Followed by James Oldfield who looks after digital technologies for learning from UNITEC on ‘enhancing teaching through virtual and augmented reality’. Important to match pedagogy to use of VR or AR. They are tools and in education, important to also look into cost effectiveness. Provided example of AR in the trades, overlay of visuals to assist with identification of machinery parts. Use AR or QR codes to assist students to identify authentic examples in their own context. Provided an example for AR (using AURASMA – free app) as used to support student use of technology at Unitec – triggered via QR code on a physical surface – brochure, sign etc. VR requires more effort and is more expensive. However, an immersive learning environment is created. Showed an example of how to help tutors orientate into new teaching spaces. Showed the virtual workplace created by the carpentry section as part of the eassessment project. Detailed the pedagogical approaches. The demonstrated how VR images are caught for use in VR resources using a 360’ camera on a selfie stick. Then demoed a mixed/merged reality (MR) – blends real and virtual worlds in ways though which the physical and the digital can interact’.
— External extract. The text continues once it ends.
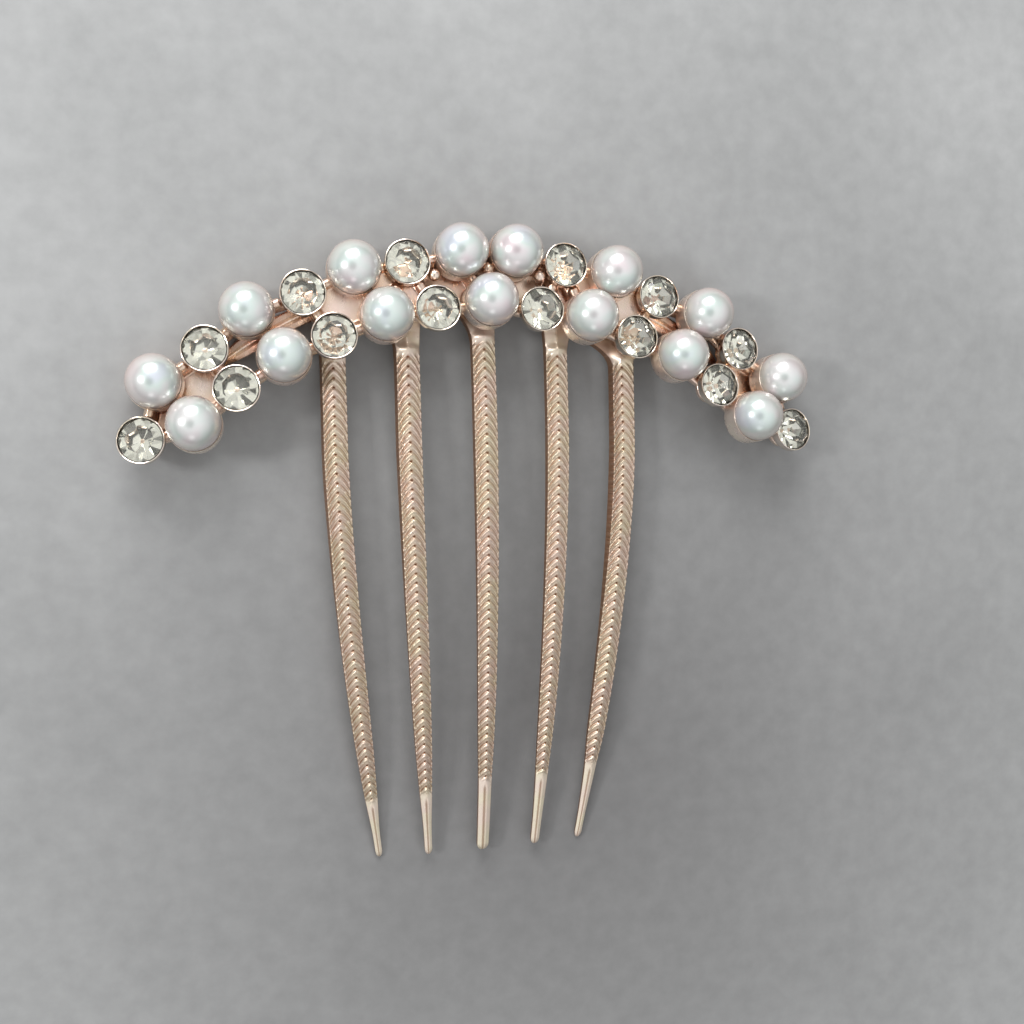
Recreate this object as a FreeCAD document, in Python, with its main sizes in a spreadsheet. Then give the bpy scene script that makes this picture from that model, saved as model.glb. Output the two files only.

Final keynote with Professor Welby Ings, from Auckland University of Technology on ‘the post-heroic teacher: leadership and influence in the age of anxiety’. Advocates the continuance of common sense and optimism in our work as teachers. Perhaps having influence is more important than leadership? Distilled, in his usual way, some gems of thoughts, garnered from his life experiences. Provided us with a few probing questions to encourage us to think about concepts of ‘leadership’. Argued for the need to look at leadership as not ‘heroic’. Change cannot occur if we make enemies with the people who are best able to support change. Nor can force or protest or disruption cause change. Yet, society perceives leaders as singular, visionary, problem solve, fearless, all knowing etc. When we teach, we influence the world around us - we grow the intellectual capacity of the society we live in. Brought in stories to support themes of the ‘dangers of being admired’, the threats of ego, the contribution of reform from ‘wherever you stand’ and the need for tenacity and disobedience. The person at the back is the leader, supporting the vanguard. Introduced the concept of the wounded hierarchy – whereby organisational practices block innovation. Features include micro management, risk aversion, low trust, reporting requirements / assessment criteria etc. Distributed leadership possible but not common in the mainstream. So how do ‘disobedient teachers’ keep going? Post- heroic leadership understand there is more than more variable, work with more than one group of people with different perspectives. Need to be able to provide empowerment. So, care for thinkers like you, refuse to relinquish agency (cynicism is the death of hope), use the power of the viral (rhetoric is never as powerful as a prototype) and en theos (passion, hope, agency). Kia Kaha!
Welby provides us with a fitting conclusion to a busy and enriching day.